Hurling to the countrie (272-4): dois ou três cavalheiros convocam, num dia de feriado, três ou mais paróquias da parte leste ou sul, para baterem-se contra três ou mais paróquias do oeste ou norte. Meta era casa dos cavalheiros ou cidades ou aldeias, distantes 3 a 4 milhas. Números de cada lado eram desiguais. Bola era de prata. Portador da bola é posto ao chão, o que o obriga a passar a bola para um companheiro. Percorrem o terreno e seus acidentes naturais, confronto coletivo, em que há tática (posicionam-se jogadores nos flancos para evitar fuga), usam-se cavaleiros de ambos os lados, que também corriam o risco de serem derrubados. Às vezes usavam-se desvios para escapar. Celebração da vitória com cerveja, fornecida pelo cavalheiro [patrono da festa]. Vantagens e desvantagens do jogo: virilidade e espírito guerreiro x turbulência e danos físicos: regressam a casa como se viessem do campo de batalha: “cabeças ensanguentadas, ossos partidos e deslocados”, ferimentos que “abreviam seus dias”; nem o procurador nem a Coroa se importam.

xii. (274-8) Análise:

- (274-5) Jogo popular está relacionado à estrutura da sociedade inglesa: camponeses mais ou menos livres ó classe de proprietários rurais sem título de nobreza (apenas cavalheiros):

“um divertimento local, para uma população de camponeses mais ou menos livres da região, promovido pelos proprietários de terras locais, que, com frequência, embora nem sempre talvez, fossem não nobres.” (...) “Tanto os camponeses quanto a pequena nobreza desejavam conservar e desfrutar o jogo.”

- (275-6) Violência não era absoluta nem desregrada, já havia leis do costume e talvez regras, bem como um sentimento de “justiça”, mas não havia árbitro nem juiz externo. Regras tradicionais e regulamentos baseados no costume funcionavam “como uma espécie de auto-restrição coletiva” (276)

- (275-6) O futebol e os jogos populares eram uma forma de liberar as tensões.

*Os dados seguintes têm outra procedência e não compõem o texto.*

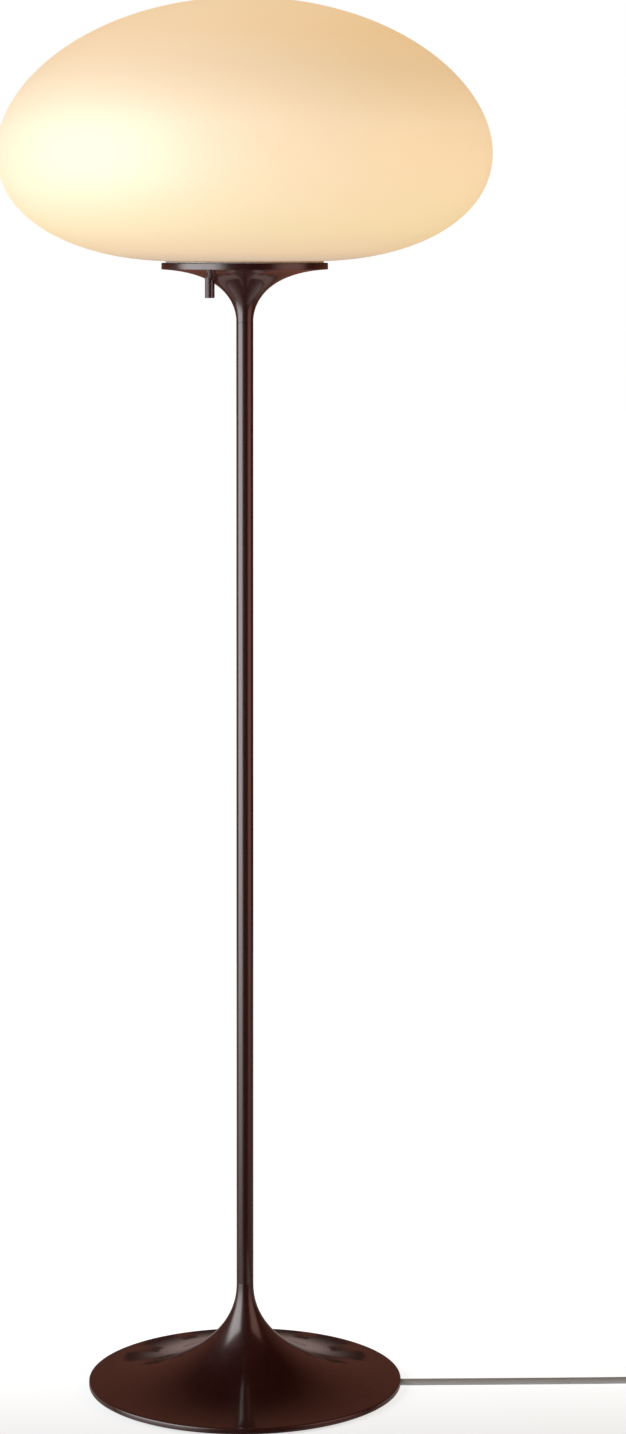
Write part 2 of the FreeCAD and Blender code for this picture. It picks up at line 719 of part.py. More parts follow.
def cord_coil():
    """The unseen length, wound into a neat coil of four layers."""
    quarters = int(round(COIL_TURNS * 4))
    edges = [Part.LineSegment(V(*CORD_ROUTE[-1]), coil_point(0)).toShape()]
    for quarter in range(quarters):
        start = quarter / 4
        end = start + 0.25
        edges += two_arcs(coil_point(start), coil_direction(start), coil_point(end), coil_direction(end))
    edges.append(Part.LineSegment(coil_point(COIL_TURNS), V(*TAIL_ROUTE[0])).toShape())
    path = Part.Wire(edges)
    solid = swept_round(path, CORD_R)
    expected = math.pi * CORD_R ** 2 * path.Length
    print("coil length", round(path.Length, 1), "least gap", round(least_gap(path), 2),
          "volume ratio", round(solid.Volume / expected, 4))
    return solid


def cord_tie():
    """Soft strap round all turns at the coil's left side."""
    far = COIL_X - 37.3
    near = COIL_X - 17.2
    strap = 1.1
    height = COIL_TOP + CORD_R + 1.6
    outer = block((far, COIL_Y - 5, 0), (near, COIL_Y + 5, height))
    inner = block((far + strap, COIL_Y - 6, strap), (near - strap, COIL_Y + 6, height - strap))
    outer = outer.makeFillet(2.2, [edge for edge in outer.Edges if edge.BoundBox.YLength > 9])
    inner = inner.makeFillet(1.1, [edge for edge in inner.Edges if edge.BoundBox.YLength > 9])
    return outer.cut(inner)


PLUG_BACK_Y = TAIL_END_Y + 24.0
PLUG_FACE_Y = PLUG_BACK_Y + 35.0
PIN_SPACING = 18.6
PIN_R = 2.0
PIN_LENGTH = 19.0
PIN_ROOT = 8.0            # how deep a pin sits in the body


def plug_relief():
    """Tapered ribbed sleeve behind the plug."""
    solid = Part.makeCone(3.2, 5.2, PLUG_BACK_Y - TAIL_END_Y, V(TAIL_X, TAIL_END_Y, PLUG_Z), V(0, 1, 0))
    for index in range(4):
        groove_y = TAIL_END_Y + 4 + 4.4 * index
        groove = Part.makeCylinder(9, 1.2, V(TAIL_X, groove_y, PLUG_Z), V(0, 1, 0))
        core_r = 2.6 + 0.35 * index
        core = Part.makeCylinder(core_r, 1.2, V(TAIL_X, groove_y, PLUG_Z), V(0, 1, 0))
        solid = solid.cut(groove.cut(core))
    return solid


def plug_body():
    """Flat two-pin plug body that narrows towards its cord."""
    half_back = 6.0
    half_face = 17.65
    corners = [(-half_back, PLUG_BACK_Y), (half_back, PLUG_BACK_Y), (half_face, PLUG_BACK_Y + 21),
               (half_face, PLUG_FACE_Y), (-half_face, PLUG_FACE_Y), (-half_face, PLUG_BACK_Y + 21)]
    outline = [V(TAIL_X + x, y, 0) for x, y in [*corners, corners[0]]]
    solid = Part.Face(Part.makePolygon(outline)).extrude(V(0, 0, 2 * PLUG_Z))
    rounded = [edge for edge in solid.Edges if edge.BoundBox.YMin < PLUG_FACE_Y - 0.5]
    solid = solid.makeFillet(2.6, rounded)
    for side in (-1, 1):
        root = V(TAIL_X + side * PIN_SPACING / 2, PLUG_FACE_Y - PIN_ROOT, PLUG_Z)
        solid = solid.cut(Part.makeCylinder(PIN_R, PIN_ROOT + 1, root, V(0, 1, 0)))
    return solid


def plug_pins():
    """Two round-ended contact pins."""
    pins = []
    for side in (-1, 1):
        root = V(TAIL_X + side * PIN_SPACING / 2, PLUG_FACE_Y - PIN_ROOT, PLUG_Z)
        pin = Part.makeCylinder(PIN_R, PIN_LENGTH + PIN_ROOT, root, V(0, 1, 0))
        tip = [edge for edge in pin.Edges if edge.BoundBox.YMin > PLUG_FACE_Y + PIN_LENGTH - 0.5]
        pins.append(pin.makeFillet(1.6, tip))
    return together(pins)


# ---------------------------------------------------------------- all pieces

PARTS = {
    "foot_ring": foot_ring,
    "cover_plate": cover_plate,
    "cover_screws": cover_screws,
    "base_weight": base_weight,
    "base_shell": base_shell,
    "cord_relief": cord_relief,
    "cord_clamp": cord_clamp,
    "clamp_screws": clamp_screws,
    "lower_nipple": lambda: ring(ROD_BORE_R, THREAD_R, 28.0, 98.0),
    "lower_washer": lambda: ring(BORE_R, 11.0, 34.5, 36.0),
    "lower_nut": lambda: hex_nut(14.0, BORE_R, 30.0, 34.5),
    "stem_tube": stem_tube,
    "upper_nipple": lambda: ring(ROD_BORE_R, THREAD_R, 799.0, 873.0),
    "upper_washer": lambda: ring(BORE_R, 9.5, NECK_SEAT, NECK_SEAT + 1.2),
    "upper_nut": lambda: hex_nut(14.0, BORE_R, NECK_SEAT + 1.2, NECK_SEAT + 5.2),
    "head_flare": head_flare,
    "holder_plate": holder_plate,
    "plate_nut": lambda: hex_nut(14.0, BORE_R, PLATE_TOP, PLATE_TOP + 4),
    "shade_gasket": shade_gasket,
    "glass_neck": lambda: glass_below(0, NECK_RING_R),
    "glass_floor": lambda: glass_below(NECK_RING_R, FLOOR_RING_R),
    "glass_bowl": lambda: glass_below(FLOOR_RING_R, SHADE_R + 1),
    "glass_shoulder": lambda: glass_above(CROWN_RING_R, SHADE_R + 1),
    "glass_crown": lambda: glass_above(0, CROWN_RING_R),
    "lamp_cup": lamp_cup,
    "cup_screws": cup_screws,
    "shade_springs": shade_springs,
    "dimmer_body": dimmer_body,
    "dimmer_nut": lambda: hex_nut(10.0, BUSH_R + FIT, PLATE_BOTTOM - 2.3, PLATE_BOTTOM, DIMMER_SPOT),
    "dimmer_shaft": dimmer_shaft,
    "dimmer_knob": dimmer_knob,
    "inner_cord": inner_cord,
    "terminal_block": terminal_block,
    "head_leads": head_leads,
    "holder_nipple": lambda: ring(ROD_BORE_R, THREAD_R, 889.0, 908.0),
    "holder_nuts": lambda: together([hex_nut(14.0, BORE_R, CUP_TOP - 5, CUP_TOP - 1),
                                     hex_nut(14.0, BORE_R, CUP_TOP, CUP_TOP + 4)]),
    "socket_base": socket_base,
    "socket_core": socket_core,
    "socket_thread": socket_thread,
    "socket_contact": socket_contact,
    "socket_shell": socket_shell,
    "bulb_contact": bulb_contact,
    "bulb_insulator": bulb_insulator,
    "bulb_cap": bulb_cap,
    "bulb_collar": bulb_collar,
    "bulb_globe": bulb_globe,
    "cord_run": cord_run,
    "cord_coil": cord_coil,
    "cord_tail": cord_tail,
    "cord_tie": cord_tie,
    "plug_relief": plug_relief,
    "plug_body": plug_body,
    "plug_pins": plug_pins,
}

os.makedirs("parts", exist_ok=True)
for name, make in PARTS.items():
    shape = make()
    if not shape.isValid():
        print("NOT VALID", name)
    shape.exportStep("parts/" + name + ".step")
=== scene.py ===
"""Mushroom floor lamp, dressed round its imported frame. Metres, +Z up; the front is -Y, the cord leaves at +X."""

import json
import logging
import math
from dataclasses import dataclass
from enum import Enum

import bmesh
import bpy
from mathutils import Matrix, Vector
from mathutils.geometry import interpolate_bezier


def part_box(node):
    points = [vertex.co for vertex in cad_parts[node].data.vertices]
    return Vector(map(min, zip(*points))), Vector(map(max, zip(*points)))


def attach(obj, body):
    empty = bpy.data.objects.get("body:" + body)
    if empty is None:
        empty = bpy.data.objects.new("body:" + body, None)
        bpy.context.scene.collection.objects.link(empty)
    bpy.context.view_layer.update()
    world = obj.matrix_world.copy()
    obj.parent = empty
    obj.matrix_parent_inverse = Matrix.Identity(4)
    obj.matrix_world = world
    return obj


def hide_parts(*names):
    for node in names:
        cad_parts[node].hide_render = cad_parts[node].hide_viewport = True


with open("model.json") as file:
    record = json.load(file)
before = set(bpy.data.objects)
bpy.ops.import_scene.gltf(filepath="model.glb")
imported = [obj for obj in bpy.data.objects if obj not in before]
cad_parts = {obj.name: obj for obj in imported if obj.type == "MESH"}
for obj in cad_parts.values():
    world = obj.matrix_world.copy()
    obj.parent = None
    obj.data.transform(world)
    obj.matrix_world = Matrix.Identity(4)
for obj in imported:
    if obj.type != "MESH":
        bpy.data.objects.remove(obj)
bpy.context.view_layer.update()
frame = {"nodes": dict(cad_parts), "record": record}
log = logging.getLogger("lamp")

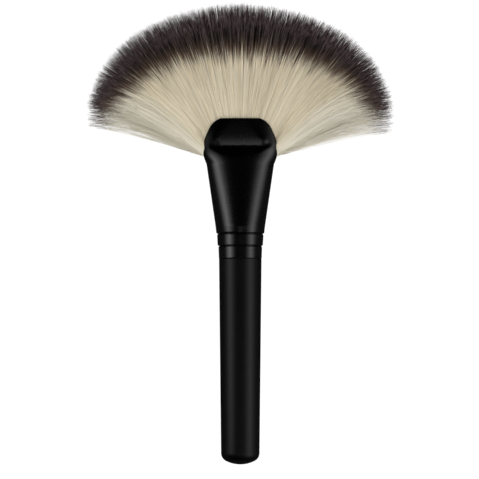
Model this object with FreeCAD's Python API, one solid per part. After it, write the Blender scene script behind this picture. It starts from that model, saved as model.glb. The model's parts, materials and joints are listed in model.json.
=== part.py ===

- (276) Apego às tradições pois estas eram fundamentais para restringir e resolver os conflitos; aqui havia uma espécie primária de democracia: uma “democracia aldeã”:

“A forma de punir os infratores das ‘leis’ do jogo, como Carew o descreve, é um paradigma em pequena escala da democracia camponesa auto-regulada, com a relativamente diminuta supervisão de vigilantes do exterior.” (276)

- (276-7) Hurling continha elementos do que hoje são dois esportes diferentes: jogo de bola e luta corporal. Mas havia “um certo tipo de regulamentação tradicional” que limitava os ferimentos. Wrestling era um divertimento típico da Cornualha. Número de quedas impostas ao adversário era um fator importante para determinar o vencedor no hurling. Deviam surgir brigas também acerca de quem realmente vencera.

- (277) Mesmo no hurling to goales, o mais regulamentado, o critério para definir o vencedor não era tão nítido. A explicação para isto:

“Mesmo no final do século XVI, as sociedades européias não eram ainda sociedades de ‘medida’.”

- (277-8) De qualquer maneira, embora bem menos regulamentado, o jogo não era totalmente anárquico. Seria necessário refletir entre tipos diferentes de regulamentação a partir de estudos comparativos minuciosos e sistemáticos.